You and i live in the same area and I would agree with you on the shortage thought ..but..I have never seen so much hay at Lancaster County Pennsylvania hay auctions also tons of hay for sale private in Lancaster Farming weekly paper ..I said we get a good year from coast to coast theys gonna be some cheap hay . But my mom and dad are saying drought cycles run in 3's and we have only had the last 2 years dry so we got one to go .


----------



## JD3430

I think central PA is a different market than Philly or Wilmington suburbs. 
Transportation costs are a very big factor. Most guys want $3 loaded mile. If you drove hay 150 miles down to me, you'd have to add $450-$500 to deliver 20 round bales. That would add about $25 to a load of 20 round bales. 
The price for shipping per bale would go down if it were a load of 40 round bales, but it still adds to the cost.
Like others have said here, what goes on in your area could be totally different a town or 2 away. 
I still hate seeing hay sell that cheap. I don't know how in the hell anyone could even be breaking even.


----------



## NDVA HAYMAN

JD, I normally pay from $15-20 per 4x5 bale of good quality O/G and Timothy hay. Good for cattle but my finicky hay producers say not good enough for their horse owners. If these 2 guys hay is not perfect, they will roll it just to take it off. What I buy from them varies each year but they know I will pay cash, take it all, and pick it up. They even supply me with a tractor to load so I don't have to haul mine. Good deal for me.


----------



## JD3430

NDVA HAYMAN said:


> JD, I normally pay from $15-20 per 4x5 bale of good quality O/G and Timothy hay. Good for cattle but my finicky hay producers say not good enough for their horse owners. If these 2 guys hay is not perfect, they will roll it just to take it off. What I buy from them varies each year but they know I will pay cash, take it all, and pick it up. They even supply me with a tractor to load so I don't have to haul mine. Good deal for me.

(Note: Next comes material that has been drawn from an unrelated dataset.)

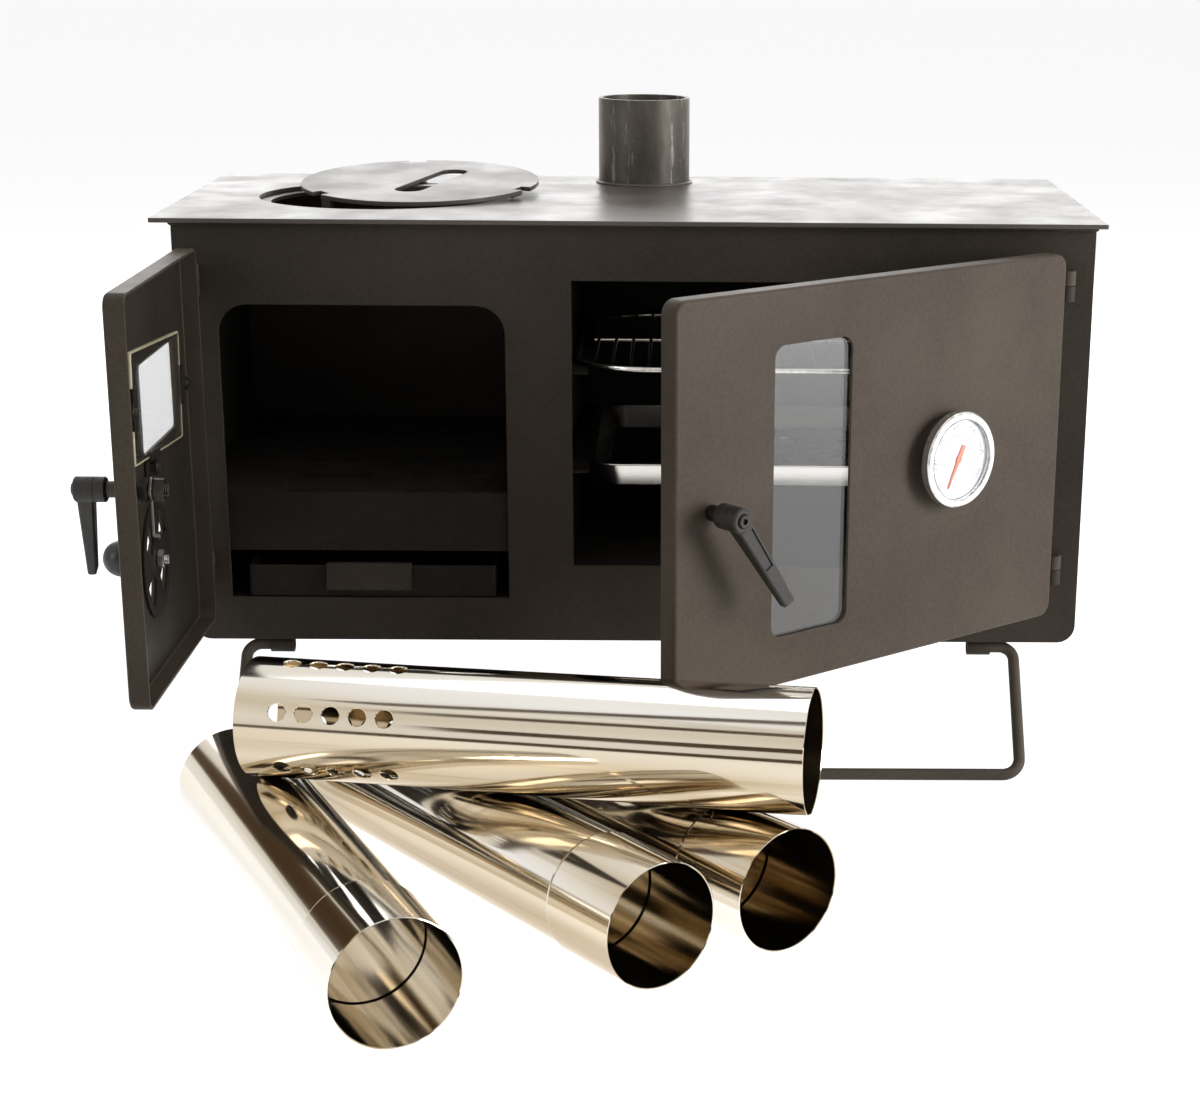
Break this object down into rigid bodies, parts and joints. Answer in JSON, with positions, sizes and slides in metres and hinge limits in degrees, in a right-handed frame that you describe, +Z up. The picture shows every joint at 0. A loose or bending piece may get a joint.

Unbelievable. I bet there's $15 in fuel and net wrap in a 4x5 round bale. Fertilizer, equipment payments and a little something for the guy that owns the business???? Ummmm, no.
I dont see how there can be that big of a disparity in bale price.
You are paying $15 for a 4x5 round bale, and MLappin is getting what sounds like about $90 for a 4x5 round bale.
I might want to get ahold of your seller. At $15/bale, I can send a truck to him and sell it here for more profit than growing hay.
How your seller isnt losing money by the wheelbarrow, I don't know....


----------



## slowzuki

That the price on rounds around here too, except one or two guys up at the 50$ mark. I couldn't even sell any when I had a round baler. Great when you're feeding your own cattle, can have your choice of hay if you're willing to pay even a couple of bucks more.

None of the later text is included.